San Jose, Costa Rica(CRNS) May 18, 2012 — Most cuts of beef, almost 95 percent, will not have the 13 percent sales tax levied upon them. This was agreed by the Finance Ministry after discussions with the livestock sector in the country.
Products such as ground beef, steaks, liver, beef, tongue, palette post, among other popular choices for consumers will remain free of this new tax making them still affordable for the poorer class of the country.
“This decision gives back to the middle class consumer and lowers the possibility of consuming less beef products” said Enaldo Miranda , executive director of the Livestock Development Corporation (CORFOGA).
The cuts that are going to pay taxes like the tenderloin steaks and beef tenderloin, along with their derivatives: T-Bone, Porter House, New York Steak, Delmonico, sirloin, sea meat (breaded or marinated) and tenderized meat .

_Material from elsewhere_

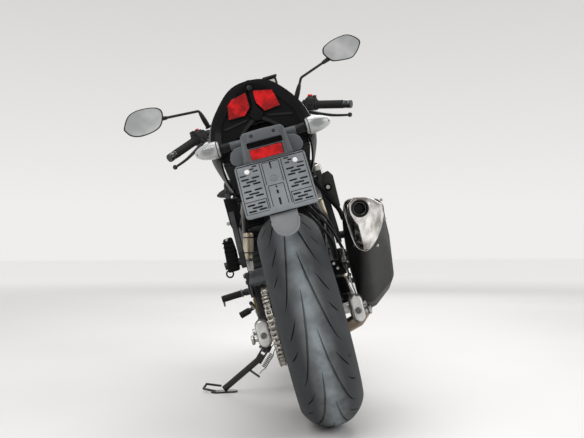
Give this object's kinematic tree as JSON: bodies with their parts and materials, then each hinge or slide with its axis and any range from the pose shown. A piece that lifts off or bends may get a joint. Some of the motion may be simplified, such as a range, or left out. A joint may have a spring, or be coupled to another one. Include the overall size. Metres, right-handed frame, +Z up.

Enaldo Miranda said, when it published the first decree (which provided the products to be paying the tax), consumption of meat had decreased by more than 40 percent, according to monitoring done in butcher shops and supermarkets.
We try to negotiate with the Ministry of Finance, showing the errors that the decree had produced and in this way facilitated the negotiations. They had a lot of disorder and now we are clear. Now only 4 or 5 percent of meat is taxed while the rest remains untaxed. ” he said.
Conversations between the Ministry of Finance and other sectors such as pigfarmers, beekeeping and fishing, also had positive results.
The natural bee honey and fish for public consumption like the baby shrimp and tilapia were exempt from the tax this week.
For these changes, others were made that allowed tax free products such as bread and milk.